Transient receptor potential vanilloid 4-dependent calcium influx and ATP release in mouse and rat gastric epithelia

Abstract

Aim: To explore the expression of transient receptor potential vanilloid 4 (TRPV4) and its physiological meaning in mouse and rat gastric epithelia.

Methods: RT-PCR and immunochemistry were used to detect TRPV4 mRNA and protein expression in mouse stomach and a rat normal gastric epithelial cell line (RGE1-01), while Ca(2+)-imaging and electrophysiology were used to evaluate TRPV4 channel activity. ATP release was measured by a luciferin-luciferase assay. Gastric emptying was also compared between WT and TRPV4 knockout mice.

Results: TRPV4 mRNA and protein were detected in mouse tissues and RGE1-01 cells. A TRPV4-specific agonist (GSK1016790A) increased intracellular Ca(2+) concentrations and/or evoked TRPV4-like current activities in WT mouse gastric epithelial cells and RGE1-01 cells, but not TRPV4KO cells. GSK1016790A or mechanical stimuli induced ATP release from RGE1-01 cells while TRPV4 knockout mice displayed delayed gastric emptying in vivo.

Conclusion: TRPV4 is expressed in mouse and rat gastric epithelium and contributes to ATP release and gastric emptying.

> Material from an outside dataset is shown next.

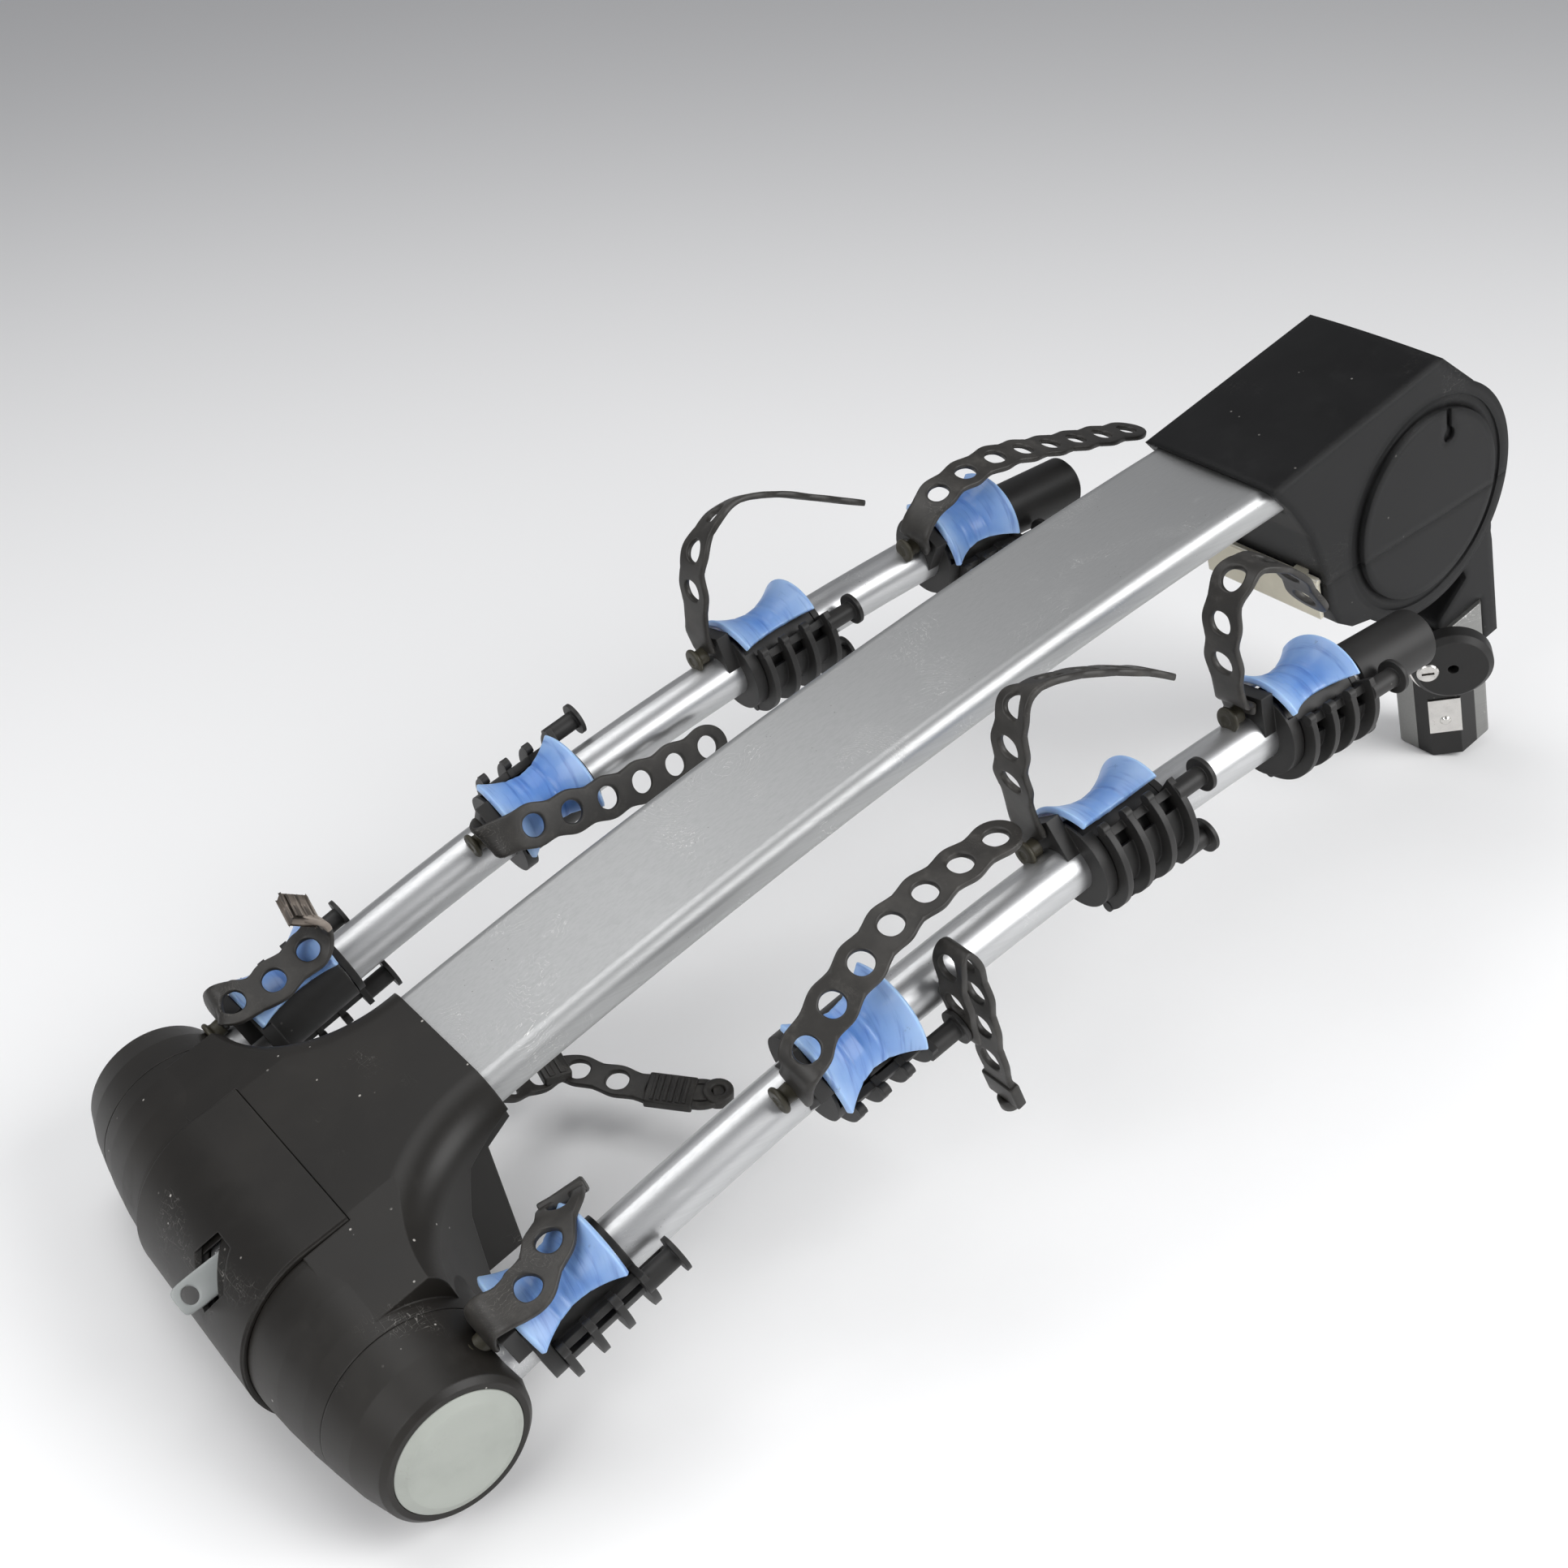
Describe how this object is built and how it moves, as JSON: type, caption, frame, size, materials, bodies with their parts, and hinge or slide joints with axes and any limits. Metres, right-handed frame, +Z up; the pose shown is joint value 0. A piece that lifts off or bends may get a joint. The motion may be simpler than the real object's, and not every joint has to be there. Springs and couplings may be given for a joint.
{
  "type": "hanging arm hitch bike rack",
  "caption": "Folded hitch bike rack: bowed mast, arm head with two folding arms, ring saddles with swivel cages and ladder straps, pivot housing and square hitch tube.",
  "frame": {"origin": "middle of the footprint on the floor plane Z = 0, with the folded rack lying as in the picture", "axes": "+X from the arm head to the pivot housing, +Z up, arms and hitch tube either side of the XZ middle plane"},
  "size_m": [1.0848, 0.3888, 0.3699],
  "materials": {
    "steel_zinc": "zinc plated, satin",
    "satin_aluminium": "satin anodised",
    "blue_saddle": "soft, slightly clouded",
    "black_rubber": "matte",
    "grey_cap": "satin",
    "cast_metal": "satin",
    "bright_steel": "polished, worn",
    "inner_steel": "machined",
    "coated_metal": "black coat",
    "black_plastic": "fine grain with scuffs"
  },
  "bodies": {
    "hitch": {"hitch_tube": "steel_zinc", "hitch_bracket": "coated_metal", "pivot_pin": "inner_steel", "corner_wedge": "black_plastic", "wedge_plate": "bright_steel", "wedge_rivet": "bright_steel", "draw_rod": "inner_steel"},
    "knob": {"hitch_knob": "black_plastic", "knob_wire": "bright_steel"},
    "lock": {"knob_lock": "bright_steel"},
    "mast": {"mast": "satin_aluminium", "head_cover": "black_plastic", "head_underside": "black_plastic", "head_core": "coated_metal", "head_axle": "inner_steel", "lock_loop": "cast_metal", "base_upper_shell": "black_plastic", "base_lower_shell": "black_plastic", "base_yoke": "coated_metal", "tether_strap": "black_rubber"},
    "fold_lever": {"fold_lever": "black_plastic"},
    "tilt_lever": {"tilt_lever": "grey_cap"},
    "near_arm": {"near_hub": "black_plastic", "near_end_cap": "grey_cap", "near_arm_tube": "satin_aluminium", "near_tip_cap": "black_plastic", "near_clamps": "black_plastic", "near_saddles": "blue_saddle", "near_strap_1": "black_rubber", "near_strap_2": "black_rubber", "near_strap_3": "black_rubber", "near_strap_4": "black_rubber"},
    "near_cage_1": {"near_cage_1": "black_plastic"},
    "near_cage_2": {"near_cage_2": "black_plastic", "sway_strap": "black_rubber"},
    "near_cage_3": {"near_cage_3": "black_plastic"},
    "near_cage_4": {"near_cage_4": "black_plastic"},
    "far_arm": {"far_hub": "black_plastic", "far_end_cap": "grey_cap", "far_arm_tube": "satin_aluminium", "far_tip_cap": "black_plastic", "far_clamps": "black_plastic", "far_saddles": "blue_saddle", "far_strap_1": "black_rubber", "far_strap_2": "black_rubber", "far_strap_3": "black_rubber", "far_strap_4": "black_rubber"},
    "far_cage_1": {"far_cage_1": "black_plastic"},
    "far_cage_2": {"far_cage_2": "black_plastic"},
    "far_cage_3": {"far_cage_3": "black_plastic"},
    "far_cage_4": {"far_cage_4": "black_plastic"}
  },
  "joints": [
    {"name": "mast_tilt", "type": "hinge", "parent": "hitch", "child": "mast", "pos_m": [0.37705, 0, 0.26351], "axis": [0, 1, 0], "range_deg": [0, 48]},
    {"name": "near_arm_fold", "type": "hinge", "parent": "mast", "child": "near_arm", "pos_m": [-0.46655, -0.153, 0.058], "axis": [0, -1, 0], "range_deg": [0, 92]},
    {"name": "far_arm_fold", "type": "hinge", "parent": "mast", "child": "far_arm", "pos_m": [-0.46655, 0.153, 0.058], "axis": [0, -1, 0], "range_deg": [0, 92]},
    {"name": "fold_release", "type": "hinge", "parent": "mast", "child": "fold_lever", "pos_m": [-0.46655, 0, 0.058], "axis": [0, -1, 0], "range_deg": [0, 8], "stiffness_Nm_per_rad": 4},
    {"name": "tilt_release", "type": "hinge", "parent": "mast", "child": "tilt_lever", "pos_m": [0.27758, 0, 0.23558], "axis": [0, 1, 0], "range_deg": [0, 12], "stiffness_Nm_per_rad": 0.6},
    {"name": "knob_turn", "type": "hinge", "parent": "hitch", "child": "knob", "pos_m": [0.46775, -0.02546, 0.1154], "axis": [-0.6769, -0.7071, -0.2043], "continuous": true},
    {"name": "lock_turn", "type": "hinge", "parent": "knob", "child": "lock", "pos_m": [0.44202, -0.02687, 0.10764], "axis": [-0.6769, -0.7071, -0.2043], "range_deg": [0, 90]},
    {"name": "near_cage_1_swivel", "type": "hinge", "parent": "near_arm", "child": "near_cage_1", "pos_m": [-0.35737, -0.153, 0.10656], "axis": [0.9283, 0, 0.3718], "range_deg": [-8, 60]},
    {"name": "near_cage_2_swivel", "type": "hinge", "parent": "near_arm", "child": "near_cage_2", "pos_m": [-0.17397, -0.153, 0.1703], "axis": [0.9588, 0, 0.2841], "range_deg": [-9, 60]},
    {"name": "near_cage_3_swivel", "type": "hinge", "parent": "near_arm", "child": "near_cage_3", "pos_m": [0.01859, -0.153, 0.21756], "axis": [0.9814, 0, 0.1921], "range_deg": [-8, 60]},
    {"name": "near_cage_4_swivel", "type": "hinge", "parent": "near_arm", "child": "near_cage_4", "pos_m": [0.16813, -0.153, 0.24124], "axis": [0.9927, 0, 0.1206], "range_deg": [-8, 60]},
    {"name": "far_cage_1_swivel", "type": "hinge", "parent": "far_arm", "child": "far_cage_1", "pos_m": [-0.35084, 0.153, 0.10916], "axis": [0.9296, 0, 0.3687], "range_deg": [-60, 8]},
    {"name": "far_cage_2_swivel", "type": "hinge", "parent": "far_arm", "child": "far_cage_2", "pos_m": [-0.17397, 0.153, 0.1703], "axis": [0.9588, 0, 0.2841], "range_deg": [-60, 8]},
    {"name": "far_cage_3_swivel", "type": "hinge", "parent": "far_arm", "child": "far_cage_3", "pos_m": [0.00874, 0.153, 0.21561], "axis": [0.9804, 0, 0.1968], "range_deg": [-8, 60]},
    {"name": "far_cage_4_swivel", "type": "hinge", "parent": "far_arm", "child": "far_cage_4", "pos_m": [0.17317, 0.153, 0.24185], "axis": [0.993, 0, 0.1182], "range_deg": [-9, 60]}
  ]
}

Keywords: ATP; Gastric emptying; Stomach; Transient receptor potential vanilloid 4.

Figure 1

TRPV4 mRNA expression in mouse stomach and RGE1-01 cells. TRPV4 and GAPDH mRNA levels were examined with (+) and without (-) RT reaction. The expected sizes of the amplified fragments for TRPV4 and GAPDH were 404 and 545 bp for mouse and 524 and 268 bp for rat, respectively. TRPV4 mRNA was detected in mouse stomach and RGE1-01 cells (RGE1-01: normal rat gastric epithelial cell line). Band positions differed due to the use of different primers.

Figure 2

TRPV4 protein expression in mouse stomach and RGE1-01 cells. A: TRPV4 expression was homogeneously observed in WT but not TRPV4KO mouse gastric epithelium. Bars indicate 50 μm; B: Z-stack image of RGE1-01 cells demonstrated apical TRPV4 expression.

Figure 3

TRPV4-mediated increases in cytosolic Ca²⁺ ([Ca²⁺]_i) in mouse primary gastric epithelial cells. A: [Ca²⁺]_i changes (340/380 ratio) in response to the TRPV4 specific agonist GSK1016790A (GSK, 100 nmol/L) in WT or TRPV4KO (V4KO) primary gastric epithelial cells (mean ± SEM). Ionomycin (iono, 5 μmol/L) was used as a positive control. Bars indicate the period of chemical application; B: GSK significantly increased [Ca²⁺_]i in WT cells (means ± SD; 1.03 ± 0.07, n = 20) compared to TRPV4KO cells (0.05 ± 0.01, n = 20) (^bP < 0.01 vs WT).

Figure 4

TRPV4-mediated current responses in mouse primary gastric epithelial cells and RGE1-01 cells. A: GSK (300 nmol/L) evoked inward current responses in WT primary gastric epithelial cells. Currents in response to ramp-pulses at points a, b and c (left in panel B) are shown (middle), with a strongly outwardly rectifying current-voltage relationship. Significantly larger inward currents at -60 mV were obtained from WT cells (means ± SEM; 0.76 ± 0.27 nA, n = 5) than in TRPV4KO cells (0.01 ± 0.00 nA, n = 5) (^aP < 0.05 vs WT). B: Similar current responses were also obtained in RGE1-01 cells.

Figure 5

TRPV4 activator-induced ATP release in the RGE1-01 cells. A: GSK1016790A (GSK, 100 nmol/L) or 5,6-EET (500 nmol/L) induced significantly higher ATP release in RGE1-01 cells (^aP < 0.05 vs Control). B: Mechanical stimuli were quantitatively applied with a stretch apparatus. Microscopy images demonstrated that cells were stretched laterally without detachment. A 120% stretch induced significantly higher amounts of ATP release from RGE1-01 cells [^cP < 0.05 vs 0% stretch (control)] that could be inhibited by pre-treatment with specific TRPV4 antagonist HC 067047 (1 μmol/L). TRPV4: Transient receptor potential vanilloid 4.

Figure 6

Delayed gastric empting in TRPV4 knockout mice. Gastric emptying rates in vivo in TRPV4KO mice were significantly delayed relative to WT mice (^aP < 0.05, vs WT, n = 7-9).